Source Sound: Gibson Les Paul, Marshall plexi head, Marshall 4x12 cab.

Fig. 1—Ribbon mic dead on center.

Fig. 1—Ribbon mic dead on center.

The Recipe: Place one microphone directly in front the cone of one of the l2" speakers (Fig. 1). I used a SE Voodoo VR1 ribbon mic for an organic sound. Position a large-diaphragm condenser (I selected an AKG C414) six feet in front of the cabinet, and pointed dead center. Record each mic on its own track, and pan the close mic at 11 o’clock, and the far mic at 2 o’clock.

The Result: The close mic should capture the articulation and punch, while the far—or room—mic will bring in a natural ambience.

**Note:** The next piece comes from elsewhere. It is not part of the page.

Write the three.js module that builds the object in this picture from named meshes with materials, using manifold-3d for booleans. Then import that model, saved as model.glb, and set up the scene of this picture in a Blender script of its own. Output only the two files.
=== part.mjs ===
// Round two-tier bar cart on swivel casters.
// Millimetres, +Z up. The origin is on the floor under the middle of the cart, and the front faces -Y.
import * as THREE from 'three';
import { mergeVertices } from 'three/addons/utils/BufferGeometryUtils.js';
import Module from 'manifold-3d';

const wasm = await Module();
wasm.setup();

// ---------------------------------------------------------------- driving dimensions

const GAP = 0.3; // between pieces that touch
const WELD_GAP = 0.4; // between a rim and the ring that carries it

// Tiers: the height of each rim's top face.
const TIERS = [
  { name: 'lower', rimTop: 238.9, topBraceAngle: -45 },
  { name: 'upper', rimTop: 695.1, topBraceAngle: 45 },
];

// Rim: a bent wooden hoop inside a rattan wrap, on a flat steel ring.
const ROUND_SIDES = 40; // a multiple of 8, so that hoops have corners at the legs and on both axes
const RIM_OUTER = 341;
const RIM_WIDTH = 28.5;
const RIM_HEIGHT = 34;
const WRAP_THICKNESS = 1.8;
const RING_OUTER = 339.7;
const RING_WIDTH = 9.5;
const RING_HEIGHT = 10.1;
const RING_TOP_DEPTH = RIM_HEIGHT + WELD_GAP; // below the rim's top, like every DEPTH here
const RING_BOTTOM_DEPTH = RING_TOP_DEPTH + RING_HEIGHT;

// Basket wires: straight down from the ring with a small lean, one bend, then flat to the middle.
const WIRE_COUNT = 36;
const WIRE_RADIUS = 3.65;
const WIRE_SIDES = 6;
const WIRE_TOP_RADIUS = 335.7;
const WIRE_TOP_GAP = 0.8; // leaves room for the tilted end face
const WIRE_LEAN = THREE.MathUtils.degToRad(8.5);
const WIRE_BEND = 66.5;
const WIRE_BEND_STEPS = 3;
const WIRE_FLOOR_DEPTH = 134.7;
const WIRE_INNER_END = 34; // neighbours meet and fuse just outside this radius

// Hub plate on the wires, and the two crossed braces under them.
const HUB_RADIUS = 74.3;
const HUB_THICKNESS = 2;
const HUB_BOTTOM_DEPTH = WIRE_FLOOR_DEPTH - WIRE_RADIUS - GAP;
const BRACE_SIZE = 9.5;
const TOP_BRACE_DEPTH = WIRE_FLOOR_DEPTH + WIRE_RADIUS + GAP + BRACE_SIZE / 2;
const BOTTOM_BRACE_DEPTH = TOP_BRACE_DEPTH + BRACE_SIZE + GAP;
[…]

Source Sound: Gibson ES-335, Fender Super Reverb.

Fig. 2—Rear cabinet position.

Fig. 2—Rear cabinet position.

The Recipe: Position a dynamic mic (my choice was a Sennheiser e609) right against the grille cloth, and in front of one of the speakers. Now, put a ribbon mic (mine was a Beyer-dynamic M160) at the rear of the open-back cabinet at a distance of eight inches, and angled off center to one of the speakers (Fig. 2). At the mixer, flip the phase of the dynamic mic at the front of the amp. Record the mics to separate tracks, and you will be able to mix the dynamic mic’s defined and brilliant tone with the ribbon’s darker timbre.

The Result: You get a choice of two different clean tones to adjust. Go darker in the verses, and brighter in the choruses, or flip them around, or simply dial in an awesome sound for the entire song. Options are good!


Source Sound: Gibson Les Paul Custom, Mesa/Boogie Mark IIB, Carvin Legacy 4x12 cabinet.

Fig. 3—Two mics, one off-axis.

Fig. 3—Two mics, one off-axis.

The Recipe: Point a dynamic mic directly at the center of the speaker cone (I used a Shure SM57). Place a second dynamic mic (mine was a Sennheiser MD 421) at a 45-degree angle to the SM57, but also pointing at the speaker cone (Fig. 3). On the mixer channel for the “straight-on” dynamic, flip the phase switch. Record each mic on its own track.

The Result: For this technique to work, you do need a brighter mic for the straight position, and a mic with a chunkier midrange for the angled position—which is why I choose the mics I did. Get it right, and you’ll have the opportunity to blend a nice treble sound with a stout midrange timbre to achieve a warm and beautiful singing tone.